Pour blueberry batter into mold or can and cover tightly. Set the container in the kettle and fill kettle two-thirds full with boiling water. Cover and simmer for 1 ½ hours or longer. As long as there is plenty of water in the kettle there is little danger that the pudding will overcook. Unmold the finished pudding on a platter and serve with the sauce.

Sauce

1 cup sugar 2 Tbsp. butter

Pinch of salt pinch of nutmeg

2 Tbsp rose water (substitute lemon juice if needed)

1 qt saucepan

Simmer the sugar with 2 cups of water until it begins to thicken into syrup, about 10 minutes. Remove from heat and stir in remaining ingredients. Serve warm in a pitcher.

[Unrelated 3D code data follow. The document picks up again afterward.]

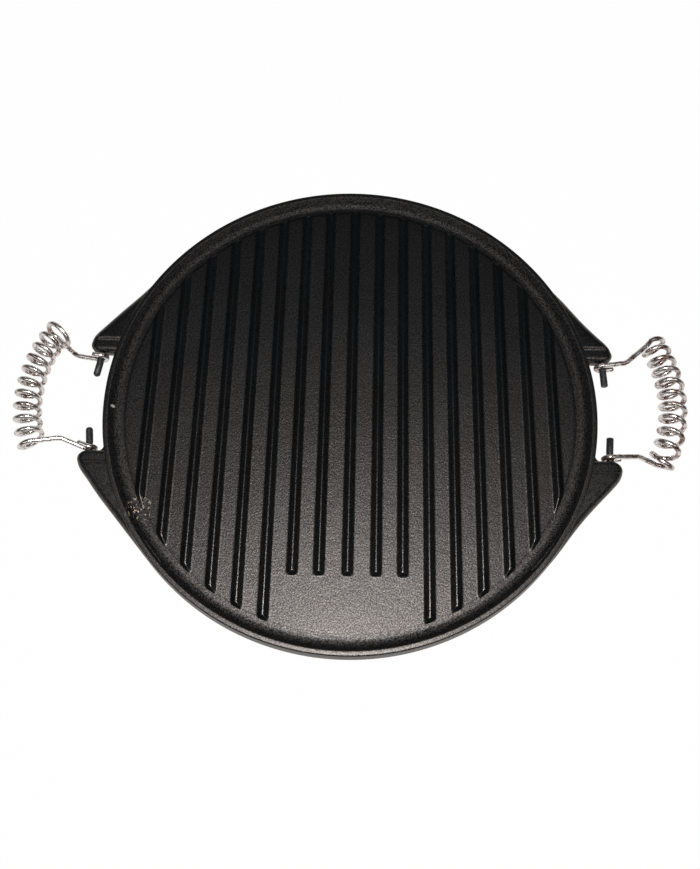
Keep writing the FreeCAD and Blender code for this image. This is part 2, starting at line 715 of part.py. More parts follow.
HALF_TURN_Y = FreeCAD.Rotation(Vector(0, 1, 0), 180)
PIN_TURNS = {
    "left_rear_pin": HALF_TURN_Y,
    "left_front_pin": FreeCAD.Rotation(Vector(0, 0, 1), 180),
    "right_rear_pin": FreeCAD.Rotation(),
    "right_front_pin": FreeCAD.Rotation(Vector(1, 0, 0), 180),
}
HANDLE_TURNS = {"left": HALF_TURN_Y, "right": FreeCAD.Rotation()}

nodes = [make_plate()]
nodes += [make_pin(name, turn) for name, turn in PIN_TURNS.items()]
nodes += [make_handle(side) for side in HANDLE_TURNS]
doc.recompute()

for item in doc.Objects:
    if "Invalid" in item.State or "Error" in item.State:
        raise RuntimeError("%s did not compute: %s" % (item.Name, item.State))
for node in nodes:
    shape = node.Shape
    if shape.isNull() or not shape.isValid() or len(shape.Solids) != 1:
        raise RuntimeError("%s is not one valid solid" % node.Label)
for node in nodes:
    node.Shape.exportStep("parts/%s.step" % node.Label)
    print("%s: %.1f mm3" % (node.Label, node.Shape.Volume))
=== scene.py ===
"""Dresses the griddle: a fine casting, four studs and two coiled-wire grips, on a white table.

Sizes are in millimetres until a mesh is made. The table, the lamps, the camera, and the noise and
bumps of the finishes are in metres. +Z is up, the ribs run along Y, and the rear is +Y.
"""
import math

import bmesh
import bpy
import numpy as np
from mathutils import Matrix, Vector


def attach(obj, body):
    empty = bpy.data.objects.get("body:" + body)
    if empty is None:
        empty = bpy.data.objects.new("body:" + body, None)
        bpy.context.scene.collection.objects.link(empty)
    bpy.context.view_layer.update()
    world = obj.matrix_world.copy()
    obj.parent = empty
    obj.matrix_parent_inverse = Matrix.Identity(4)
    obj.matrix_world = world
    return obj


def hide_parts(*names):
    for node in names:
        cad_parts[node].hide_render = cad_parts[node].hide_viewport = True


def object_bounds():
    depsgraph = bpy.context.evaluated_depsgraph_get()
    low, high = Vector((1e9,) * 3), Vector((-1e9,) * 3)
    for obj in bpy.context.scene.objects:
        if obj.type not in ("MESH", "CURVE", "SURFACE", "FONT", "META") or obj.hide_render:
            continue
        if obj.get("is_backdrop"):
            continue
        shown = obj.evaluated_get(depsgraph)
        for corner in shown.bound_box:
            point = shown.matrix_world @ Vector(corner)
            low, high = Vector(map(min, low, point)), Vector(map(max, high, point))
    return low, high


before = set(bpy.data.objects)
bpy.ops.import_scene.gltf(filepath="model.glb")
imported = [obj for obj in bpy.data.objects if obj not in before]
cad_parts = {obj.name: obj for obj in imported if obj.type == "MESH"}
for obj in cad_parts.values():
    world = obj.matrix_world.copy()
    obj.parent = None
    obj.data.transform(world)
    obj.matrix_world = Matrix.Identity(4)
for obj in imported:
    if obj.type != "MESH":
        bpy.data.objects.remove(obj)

CAD_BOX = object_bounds()
MM = 0.001
# Margins: for telling two levels apart, for merging doubles and for dropping slivers
HAIR, WELD, SLIVER = 0.1, 0.01, 0.005
# Below these a turn counts as straight, in radians, and two headings count as the same
LEAST_TURN, LEAST_SPREAD = 1e-4, 1e-6
SHARP_EDGE = math.radians(50)
WHITE = (1, 1, 1, 1)

# The disc's section: the rim, the walls and the floor, and how they are rounded
DISC_RADIUS, RIM_TOP = 175.5, 20.0
MIDDLE = RIM_TOP / 2
RIM_OUTER, RIM_INNER, WALL_FOOT = 174.1, 170.6, 166.9
FIELD_TOP, GROOVE_FLOOR, UNDERSIDE = 14.0, 13.7, 8.0
RIM_OUTER_ROUND, RIM_INNER_ROUND, UNDER_ROUND, PARTING_ROUND = 1.1, 0.7, 2.4, 0.5
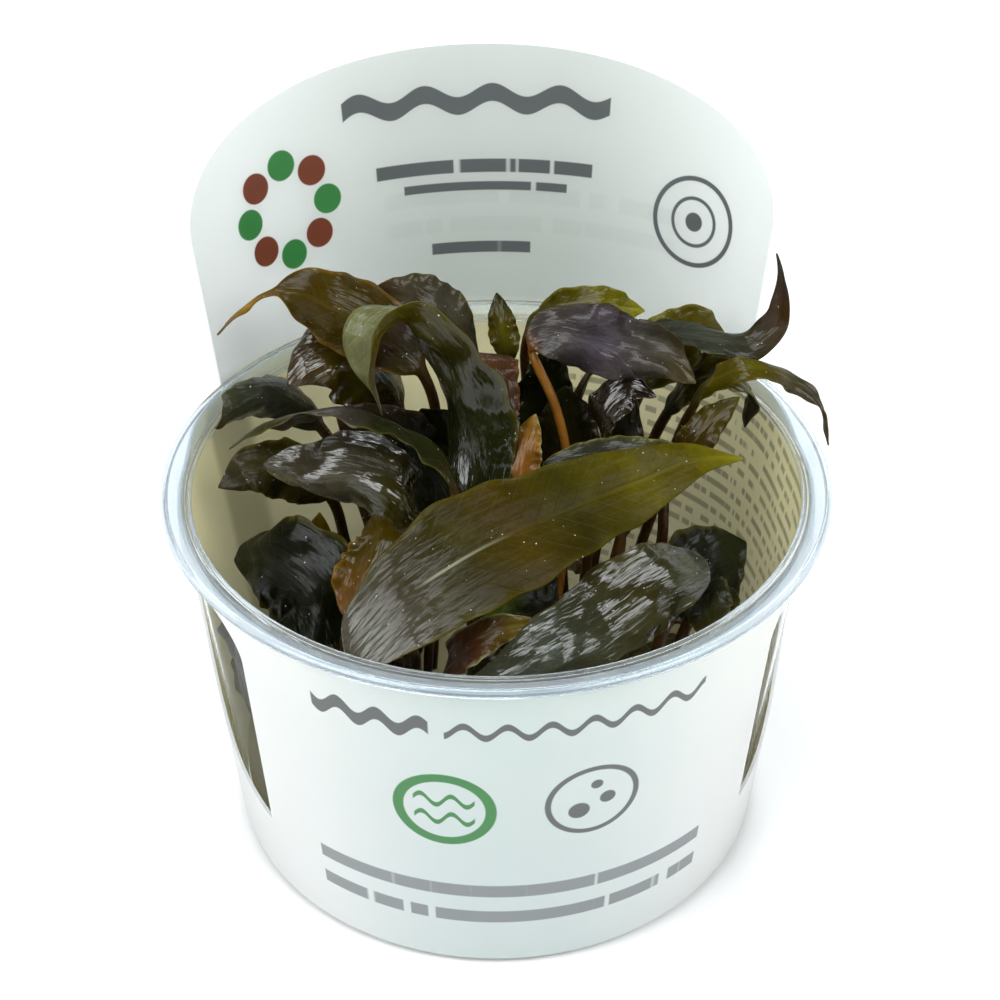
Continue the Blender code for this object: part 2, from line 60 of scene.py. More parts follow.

Other notes on your basket: the sweetly fragrant little purple blooming twigs in your herb bag are tulsi. Tulsi is also called “holy basil” and many households in India keep a plant indoors to maintain a pleasant quality to the air. We’ve found it to be a wonderful tasting tea, but you could also dry it for a sachet or potpourri. The longer twigs with occasional white flowers and smaller leaves are oregano.

We hope the blog veggie directory has been helpful to you. I know some of the headings are off abit – I’ve not mastered the spacing of these things. However, I’ve now posted a photo album of vegetables and garden pics on Facebook – if you’re on there, look me up and you’ll be able to browse those (along with some embarrassing old pictures posted by a high school friend of mine).

Next week – maybe we’ll have tomatoes? We’re hopeful. A good rain (again, wishing, hoping, praying) will bring on the next flush of green beans, and freshen up the chard and sorrel.

Enjoy your veggies. Thank you for your support.

The Entwistles

“Whatever may be one’s condition in life, the great art is to learn to be content and happy, indulging in no feverish longings for what we have not, but satisfied and thankful for what we have.”